Personally I don't know what happened in the last two decades while my boys were growing up. I used to think that all this talk about autism and the advent of all these groups was a good thing for our children. Now I am not so sure. While advocacy is always good, it becomes most difficult when those that are supposed to be the most helpful stand in your way. When those that are supposed to be the most helpful demand one standard definition and one standard ideal. No one can define another human being and no advocate on any level, no matter who they are has the right to tell the world, who my boys are. That is a right they reserve for themselves and themselves alone. I didn't defy  doctors and teachers for the past twenty years to hand over my boys' right of self-determination to anyone but themselves.
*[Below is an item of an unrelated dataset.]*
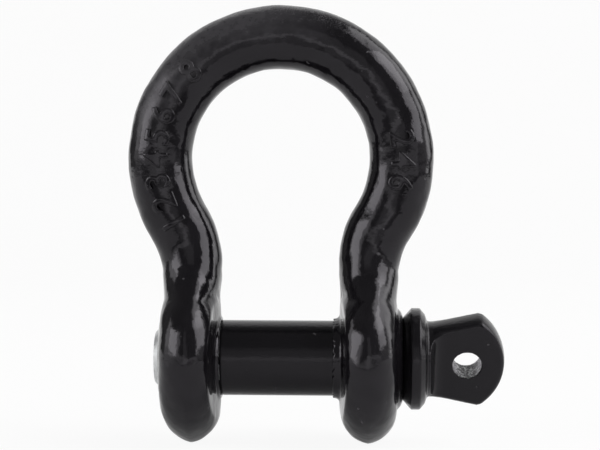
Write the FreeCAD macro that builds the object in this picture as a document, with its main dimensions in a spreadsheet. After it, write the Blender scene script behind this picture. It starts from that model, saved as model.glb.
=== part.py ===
# Bow shackle with a screw pin. Millimetres, +Z up, +X towards the eye of the pin.
# The origin is on the pin's axis, in the middle of the bow.
import FreeCAD, Part
import math
import os
import Sketcher

SHEET_NAME = "sheet"
TINY = 1e-7
LOOSE = 1e-3
ALONG_X = FreeCAD.Vector(1, 0, 0)
QUARTER_TURN = FreeCAD.Rotation(FreeCAD.Vector(0, 0, 1), 90)
BEND_SHARES = (0.0, 0.4, 0.7, 1.0)  # where the reverse bend's sections are, along its arc

# alias, value or formula: the driving dimensions and what follows from them
DIMENSIONS = [
    ("crown_radius", 35.0),          # of the bar's centreline round the crown
    ("crown_height", 58.0),          # centre of the crown above the pin
    ("bar_radius", 9.45),
    ("leg_offset", 25.6),            # centreline of a straight leg from the middle
    ("leg_top", 25.5),               # where the reverse bend ends
    ("leg_half_thickness", 8.7),
    ("leg_middle", 22.3),
    ("shoulder_height", 19.0),       # the leg has spread to the ear's rim here
    ("ear_neck_height", 15.0),
    ("leg_end", 11.0),               # the leg stops here, inside the ear
    ("sunk", 0.8),                   # how far the leg's edges have gone below the ear's rim
    ("sunk_sides", 0.3),             # and its sides below the ear's flanks
    ("ear_radius", 24.8),
    ("ear_fillet", 20.0),            # of the leg's edge above the ear, seen from the side
    ("ear_flat_radius", 15.0),       # beyond this the rim is rounded
    ("ear_half_thickness", 8.4),
    ("ring_core", 6.0),              # the turned faces start here; the bores take the rest
    ("ear_crown", 0.9),              # bulge of the outer flank at the pin's axis
    ("draft_slope", 0.235),          # forging draft of the inner flanks
    ("draft_ridge_half", 2.6),       # half width of the rounded parting ridge
    ("inner_face_left", 16.7),       # bearing face of the left ear
    ("inner_face_right", 15.2),      # bearing face of the right ear
    ("inner_lip_radius", 11.45),
    ("inner_lip_base_radius", 12.4),
    ("inner_lip_root", 21.5),        # the lip's cone starts here, inside the ear
    ("outer_cone_root", 28.0),       # the seat's cone starts here, inside the ear
    ("outer_cone_base_radius", 15.3),
    ("outer_cone_rim_radius", 14.1),
    ("outer_cone_rim", 34.9),
    ("outer_cone_face_radius", 12.2),
    ("outer_face", 35.6),            # where the collar seats
    ("shank_radius", 10.9),
    ("bore_clearance", 0.08),
    ("thread_radius", 10.7),
    ("thread_clearance", 0.07),
    ("thread_start", 16.9),          # from here to the tip the pin is threaded
    ("tip_length", 36.6),            # the tip from the middle of the bow
    ("tip_chamfer", 1.7),
    ("bore_chamfer", 0.25),
    ("collar_seat_radius", 12.0),
    ("collar_radius", 14.7),
    ("collar_rise", 2.4),            # length of the collar's chamfered side
    ("collar_thickness", 6.3),
    ("collar_back_radius", 12.9),
    ("neck_radius", 10.9),
    ("neck_start", 42.6),
    ("head_start", 44.0),
    ("head_corner", 57.7),
    ("head_half_width", 14.0),
    ("head_end", 64.9),
    ("head_half_thickness", 4.05),
    ("flat_start", 48.1),
    ("flat_runout_radius", 4.6),
    ("eye_centre", 54.0),
    ("eye_radius", 4.2),
    ("head_edge_break", 0.7),
    ("pin_turn", 24.0),              # degrees that the eye has stopped from upright
    ("bend_rise", "=crown_height-leg_top"),
    ("bend_radius", "=(leg_offset^2+bend_rise^2-crown_radius^2)/2/(crown_radius-leg_offset)"),
    ("bend_angle", "=asin(bend_rise/(crown_radius+bend_radius))"),
    ("fillet_height", "=sqrt((ear_radius+ear_fillet)^2-(bar_radius+ear_fillet)^2)"),
]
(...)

Choices are not all or nothing. Life is like the old style Chinese menu. You can pick some from column A and some from column B. Sometimes you get a choice of soup and other times eggroll. But in the end just maybe you get a great fortune in your cookie. We pick and choose and grow and discover what works and what doesn't. We learn. We explore. We try new things. We become adventurous. For a successful life and successful advocacy you cannot stick to one theme or idea. You need to incorporate everything into your worldview and see how it applies to yours.

So I decided...I listen to myself, and the hubby, about how to push the boys and where to push them. We look at the world as it is and say how to we get them to XYZ and at the same time, make sure that we can change the world ever so slightly. Life is not an all or nothing game. Life is game-plan A, then  B, C, and sometimes all the way to Z.  But that's the real world.  That's all you need to know as a parent of an autistic child.

Now go be secure in your parenting.....remember it comes from your soul and no one elses.